MobilityGPT: Enhanced Human Mobility Modeling with a GPT model
Ammar Haydari, Dongjie Chen, Zhengfeng Lai, Michael Zhang, Chen-Nee Chuah
TL;DR
MobilityGPT reframes human mobility trajectory generation as autoregressive sequence synthesis using a GPT-like transformer. It introduces gravity-based sampling and a road connectivity matrix to enforce geospatial realism, and encodes trajectories as road-link tokens with an end-of-trajectory sentinel to manage sequence boundaries and reduce GPS noise. A novel Reinforcement Learning from Trajectory Feedback (RLTF) framework trains a lightweight reward model and applies PPO-based fine-tuning to align generated paths with real data in terms of origin-destination similarity, trip length, radius, and connectivity. Experiments on Porto and Beijing taxi data show MobilityGPT outperforms state-of-the-art baselines across multiple distributional metrics, demonstrating high-fidelity, semantically realistic mobility trajectories while respecting road-network constraints. The work also analyzes ablations, tokenizer choices, and computational aspects, and provides code and data references for reproducibility.
Abstract
Generative models have shown promising results in capturing human mobility characteristics and generating synthetic trajectories. However, it remains challenging to ensure that the generated geospatial mobility data is semantically realistic, including consistent location sequences, and reflects real-world characteristics, such as constraining on geospatial limits.

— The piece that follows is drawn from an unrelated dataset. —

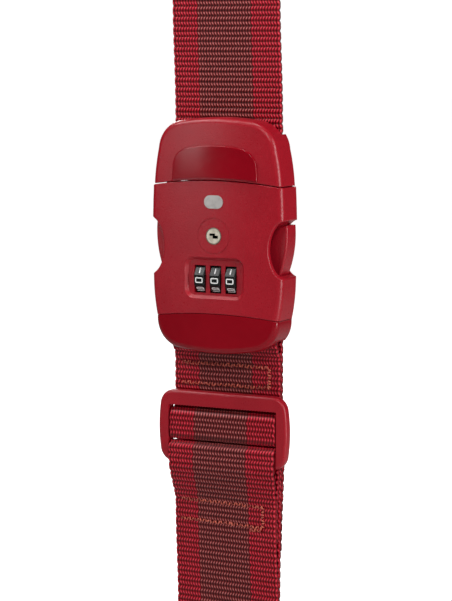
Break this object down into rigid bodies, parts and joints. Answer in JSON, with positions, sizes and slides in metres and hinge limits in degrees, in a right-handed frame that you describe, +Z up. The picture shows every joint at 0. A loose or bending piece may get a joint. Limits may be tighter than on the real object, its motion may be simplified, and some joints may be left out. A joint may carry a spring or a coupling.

We reformat human mobility modeling as an autoregressive generation task to address these issues, leveraging the Generative Pre-trained Transformer (GPT) architecture. To ensure its controllable generation to alleviate the above challenges, we propose a geospatially-aware generative model, MobilityGPT. We propose a gravity-based sampling method to train a transformer for semantic sequence similarity. Then, we constrained the training process via a road connectivity matrix that provides the connectivity of sequences in trajectory generation, thereby keeping generated trajectories in geospatial limits. Lastly, we proposed to construct a preference dataset for fine-tuning MobilityGPT via Reinforcement Learning from Trajectory Feedback (RLTF) mechanism, which minimizes the travel distance between training and the synthetically generated trajectories. Experiments on real-world datasets demonstrate MobilityGPT's superior performance over state-of-the-art methods in generating high-quality mobility trajectories that are closest to real data in terms of origin-destination similarity, trip length, travel radius, link, and gravity distributions. We release the source code and reference links to datasets at https://github.com/ammarhydr/MobilityGPT.